** start ITEMS **

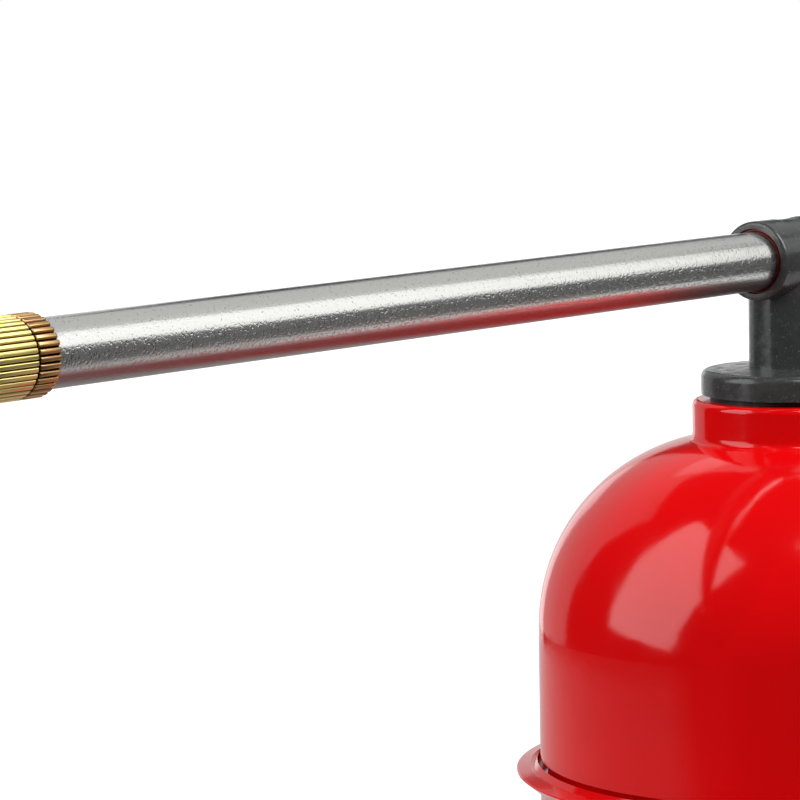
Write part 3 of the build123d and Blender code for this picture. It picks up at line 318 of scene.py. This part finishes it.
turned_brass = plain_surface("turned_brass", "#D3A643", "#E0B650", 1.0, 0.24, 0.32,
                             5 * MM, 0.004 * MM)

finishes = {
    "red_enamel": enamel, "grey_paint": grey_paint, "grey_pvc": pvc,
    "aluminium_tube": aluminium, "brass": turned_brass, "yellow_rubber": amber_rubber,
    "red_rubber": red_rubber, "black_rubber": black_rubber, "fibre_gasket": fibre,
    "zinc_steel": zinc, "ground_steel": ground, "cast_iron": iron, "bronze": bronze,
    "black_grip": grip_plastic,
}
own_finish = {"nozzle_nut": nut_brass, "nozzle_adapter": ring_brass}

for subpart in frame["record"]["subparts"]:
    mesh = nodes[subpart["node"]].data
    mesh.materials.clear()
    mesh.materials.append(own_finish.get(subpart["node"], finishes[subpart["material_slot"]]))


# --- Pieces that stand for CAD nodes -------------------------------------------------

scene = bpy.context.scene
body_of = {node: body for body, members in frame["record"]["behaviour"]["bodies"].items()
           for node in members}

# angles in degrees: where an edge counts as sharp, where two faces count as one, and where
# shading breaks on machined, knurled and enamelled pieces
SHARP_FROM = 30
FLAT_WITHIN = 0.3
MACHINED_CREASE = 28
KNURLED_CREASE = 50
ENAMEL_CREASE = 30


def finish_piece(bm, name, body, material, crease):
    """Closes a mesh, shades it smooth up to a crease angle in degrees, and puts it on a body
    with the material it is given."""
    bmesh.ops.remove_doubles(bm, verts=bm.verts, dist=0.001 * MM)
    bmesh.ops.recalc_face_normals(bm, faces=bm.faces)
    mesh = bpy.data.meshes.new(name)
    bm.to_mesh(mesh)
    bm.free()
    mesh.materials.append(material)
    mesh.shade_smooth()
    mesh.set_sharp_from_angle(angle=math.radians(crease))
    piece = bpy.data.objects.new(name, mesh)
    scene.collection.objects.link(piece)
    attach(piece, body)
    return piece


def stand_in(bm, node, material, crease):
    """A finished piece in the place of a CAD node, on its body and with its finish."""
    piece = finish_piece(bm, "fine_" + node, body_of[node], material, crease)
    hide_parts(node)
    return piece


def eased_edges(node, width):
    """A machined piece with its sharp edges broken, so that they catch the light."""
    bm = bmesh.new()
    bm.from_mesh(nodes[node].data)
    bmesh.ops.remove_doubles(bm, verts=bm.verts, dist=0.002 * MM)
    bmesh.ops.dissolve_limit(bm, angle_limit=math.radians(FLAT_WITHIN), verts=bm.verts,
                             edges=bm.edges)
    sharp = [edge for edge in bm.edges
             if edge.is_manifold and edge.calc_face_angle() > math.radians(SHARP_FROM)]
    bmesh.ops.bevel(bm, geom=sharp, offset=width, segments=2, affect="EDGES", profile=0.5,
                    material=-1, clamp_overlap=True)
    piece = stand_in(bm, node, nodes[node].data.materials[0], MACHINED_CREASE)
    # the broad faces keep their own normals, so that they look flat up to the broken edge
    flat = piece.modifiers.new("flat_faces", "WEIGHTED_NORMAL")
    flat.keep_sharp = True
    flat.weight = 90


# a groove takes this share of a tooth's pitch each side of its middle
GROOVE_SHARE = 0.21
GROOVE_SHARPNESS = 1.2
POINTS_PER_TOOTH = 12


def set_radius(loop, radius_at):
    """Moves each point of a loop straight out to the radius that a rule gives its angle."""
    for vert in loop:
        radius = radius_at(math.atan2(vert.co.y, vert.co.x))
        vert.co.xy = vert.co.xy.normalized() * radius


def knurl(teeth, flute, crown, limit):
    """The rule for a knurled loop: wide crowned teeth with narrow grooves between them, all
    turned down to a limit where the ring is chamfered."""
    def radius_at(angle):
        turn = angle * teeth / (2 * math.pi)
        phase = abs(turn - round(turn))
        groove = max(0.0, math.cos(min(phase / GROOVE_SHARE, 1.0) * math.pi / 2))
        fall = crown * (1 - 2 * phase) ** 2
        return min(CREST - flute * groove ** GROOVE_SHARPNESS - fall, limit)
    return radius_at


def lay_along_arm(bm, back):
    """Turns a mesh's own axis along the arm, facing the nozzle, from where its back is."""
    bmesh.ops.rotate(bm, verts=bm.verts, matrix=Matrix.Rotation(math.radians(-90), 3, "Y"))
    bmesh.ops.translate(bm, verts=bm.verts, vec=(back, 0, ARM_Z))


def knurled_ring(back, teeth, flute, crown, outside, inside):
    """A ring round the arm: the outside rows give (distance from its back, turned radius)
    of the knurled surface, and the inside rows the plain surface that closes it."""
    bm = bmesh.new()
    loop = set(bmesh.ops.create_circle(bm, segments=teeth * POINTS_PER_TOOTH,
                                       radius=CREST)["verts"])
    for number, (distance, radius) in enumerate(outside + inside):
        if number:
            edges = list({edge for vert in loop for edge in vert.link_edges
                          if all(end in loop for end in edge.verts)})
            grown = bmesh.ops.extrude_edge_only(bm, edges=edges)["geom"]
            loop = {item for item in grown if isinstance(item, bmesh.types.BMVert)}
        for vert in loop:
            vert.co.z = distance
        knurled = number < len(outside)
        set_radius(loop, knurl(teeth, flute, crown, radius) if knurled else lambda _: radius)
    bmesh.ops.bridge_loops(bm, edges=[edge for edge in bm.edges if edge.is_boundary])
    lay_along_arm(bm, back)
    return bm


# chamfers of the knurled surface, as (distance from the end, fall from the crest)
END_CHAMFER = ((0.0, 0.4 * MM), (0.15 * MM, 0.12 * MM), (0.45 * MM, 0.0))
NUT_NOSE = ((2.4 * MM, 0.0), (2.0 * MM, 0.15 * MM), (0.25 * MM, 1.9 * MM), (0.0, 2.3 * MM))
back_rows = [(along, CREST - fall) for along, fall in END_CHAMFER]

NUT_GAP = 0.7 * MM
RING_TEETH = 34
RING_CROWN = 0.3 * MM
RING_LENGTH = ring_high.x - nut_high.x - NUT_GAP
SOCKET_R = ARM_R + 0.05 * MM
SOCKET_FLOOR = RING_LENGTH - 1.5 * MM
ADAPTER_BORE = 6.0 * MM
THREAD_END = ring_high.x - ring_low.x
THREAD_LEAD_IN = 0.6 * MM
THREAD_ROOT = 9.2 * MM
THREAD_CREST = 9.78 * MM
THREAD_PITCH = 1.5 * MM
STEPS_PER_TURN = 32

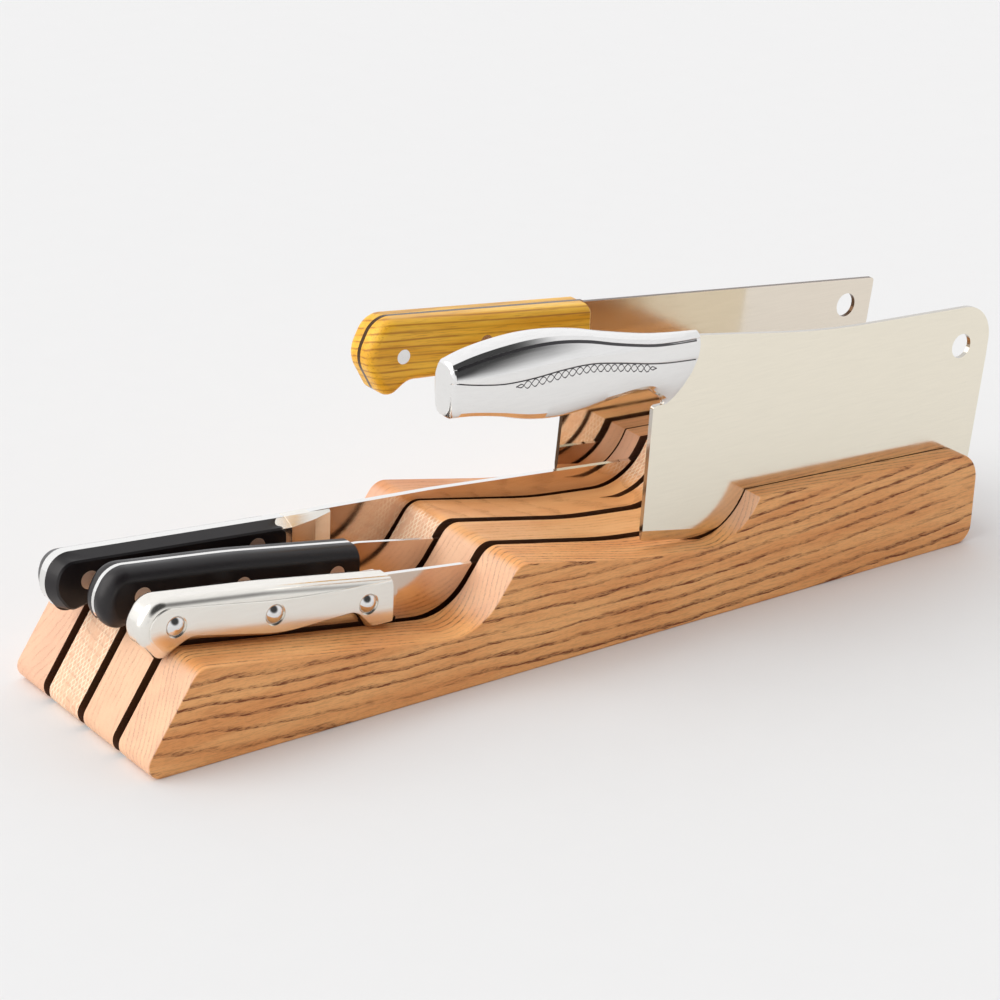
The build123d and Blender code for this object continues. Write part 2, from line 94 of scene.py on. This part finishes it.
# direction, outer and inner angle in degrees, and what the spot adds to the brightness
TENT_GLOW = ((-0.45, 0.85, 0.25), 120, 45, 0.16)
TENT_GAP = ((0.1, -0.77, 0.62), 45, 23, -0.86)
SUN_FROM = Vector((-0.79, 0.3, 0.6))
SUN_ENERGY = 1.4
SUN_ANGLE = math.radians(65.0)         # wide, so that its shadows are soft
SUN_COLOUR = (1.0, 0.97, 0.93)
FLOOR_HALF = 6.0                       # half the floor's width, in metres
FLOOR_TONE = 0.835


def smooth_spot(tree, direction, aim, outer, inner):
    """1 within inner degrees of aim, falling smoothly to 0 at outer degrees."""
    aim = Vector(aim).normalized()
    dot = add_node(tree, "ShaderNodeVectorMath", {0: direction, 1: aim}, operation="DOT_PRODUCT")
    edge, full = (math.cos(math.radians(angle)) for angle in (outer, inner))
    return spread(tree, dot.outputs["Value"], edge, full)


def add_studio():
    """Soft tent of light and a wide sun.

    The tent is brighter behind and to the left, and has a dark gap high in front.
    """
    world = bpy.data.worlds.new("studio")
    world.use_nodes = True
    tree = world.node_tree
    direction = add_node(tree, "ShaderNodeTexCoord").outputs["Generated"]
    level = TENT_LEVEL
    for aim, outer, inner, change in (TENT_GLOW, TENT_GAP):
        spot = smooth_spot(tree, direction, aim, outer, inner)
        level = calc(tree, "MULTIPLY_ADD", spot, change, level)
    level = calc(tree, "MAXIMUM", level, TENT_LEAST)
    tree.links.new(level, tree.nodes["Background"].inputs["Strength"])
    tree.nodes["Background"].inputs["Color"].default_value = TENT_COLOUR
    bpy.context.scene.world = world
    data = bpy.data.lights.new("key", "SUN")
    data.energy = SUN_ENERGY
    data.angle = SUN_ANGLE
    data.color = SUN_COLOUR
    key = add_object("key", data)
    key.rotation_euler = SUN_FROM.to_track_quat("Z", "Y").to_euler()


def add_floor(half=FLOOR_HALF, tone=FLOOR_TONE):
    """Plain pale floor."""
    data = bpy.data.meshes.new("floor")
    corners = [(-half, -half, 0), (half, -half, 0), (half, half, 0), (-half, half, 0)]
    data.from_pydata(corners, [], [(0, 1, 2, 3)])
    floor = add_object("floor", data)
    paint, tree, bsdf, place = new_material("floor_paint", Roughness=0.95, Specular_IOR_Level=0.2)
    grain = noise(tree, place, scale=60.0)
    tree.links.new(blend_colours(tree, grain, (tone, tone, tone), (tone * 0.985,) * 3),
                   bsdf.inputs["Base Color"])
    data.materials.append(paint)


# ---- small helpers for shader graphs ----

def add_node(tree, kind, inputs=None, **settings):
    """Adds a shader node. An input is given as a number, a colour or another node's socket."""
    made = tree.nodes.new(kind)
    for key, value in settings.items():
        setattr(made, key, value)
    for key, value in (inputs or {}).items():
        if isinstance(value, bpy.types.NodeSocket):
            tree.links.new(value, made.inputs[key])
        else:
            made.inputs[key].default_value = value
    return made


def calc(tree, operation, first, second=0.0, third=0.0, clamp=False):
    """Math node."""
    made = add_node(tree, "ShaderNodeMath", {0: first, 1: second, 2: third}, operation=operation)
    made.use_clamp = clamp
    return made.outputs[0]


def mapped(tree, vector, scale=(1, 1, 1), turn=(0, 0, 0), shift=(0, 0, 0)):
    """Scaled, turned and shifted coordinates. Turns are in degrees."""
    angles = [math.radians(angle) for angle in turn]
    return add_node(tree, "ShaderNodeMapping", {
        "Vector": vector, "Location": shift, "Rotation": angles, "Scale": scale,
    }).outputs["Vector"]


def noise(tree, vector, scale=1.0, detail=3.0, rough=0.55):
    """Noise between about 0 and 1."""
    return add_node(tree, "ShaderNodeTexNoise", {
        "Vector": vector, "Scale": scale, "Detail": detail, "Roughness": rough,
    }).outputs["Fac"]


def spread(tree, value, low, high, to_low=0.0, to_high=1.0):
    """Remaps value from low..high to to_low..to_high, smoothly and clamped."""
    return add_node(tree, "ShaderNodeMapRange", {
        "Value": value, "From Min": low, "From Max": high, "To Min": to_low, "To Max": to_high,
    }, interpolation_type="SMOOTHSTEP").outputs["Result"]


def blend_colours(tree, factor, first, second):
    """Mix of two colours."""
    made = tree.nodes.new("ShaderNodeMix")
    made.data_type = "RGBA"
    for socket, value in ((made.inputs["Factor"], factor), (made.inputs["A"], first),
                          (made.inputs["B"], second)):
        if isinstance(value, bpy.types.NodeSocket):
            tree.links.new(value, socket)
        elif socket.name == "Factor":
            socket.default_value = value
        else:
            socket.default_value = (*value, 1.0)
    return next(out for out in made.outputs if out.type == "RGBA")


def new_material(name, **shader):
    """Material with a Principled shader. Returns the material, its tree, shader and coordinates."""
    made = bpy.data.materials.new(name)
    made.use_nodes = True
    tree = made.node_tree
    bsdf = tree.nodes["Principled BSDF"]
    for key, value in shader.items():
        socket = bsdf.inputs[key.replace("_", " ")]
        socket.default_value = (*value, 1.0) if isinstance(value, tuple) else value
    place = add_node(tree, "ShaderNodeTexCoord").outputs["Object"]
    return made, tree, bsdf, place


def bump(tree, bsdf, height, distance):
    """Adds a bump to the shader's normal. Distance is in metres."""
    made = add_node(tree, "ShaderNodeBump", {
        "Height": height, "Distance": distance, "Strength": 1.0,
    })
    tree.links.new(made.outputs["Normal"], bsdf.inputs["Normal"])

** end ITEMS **

TASK TO COMPLETE =
Write out the records exactly, starting at the first line and stopping after the line that contains "5 * MM, 0.004".

COMPLETED EXERCISE =
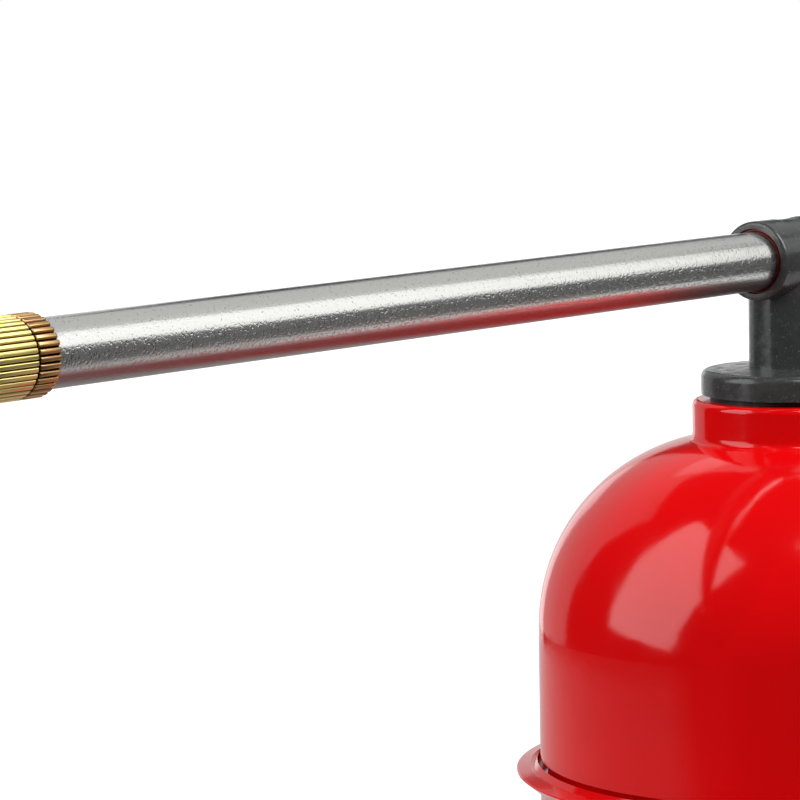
Write part 3 of the build123d and Blender code for this picture. It picks up at line 318 of scene.py. This part finishes it.
turned_brass = plain_surface("turned_brass", "#D3A643", "#E0B650", 1.0, 0.24, 0.32,
                             5 * MM, 0.004 * MM)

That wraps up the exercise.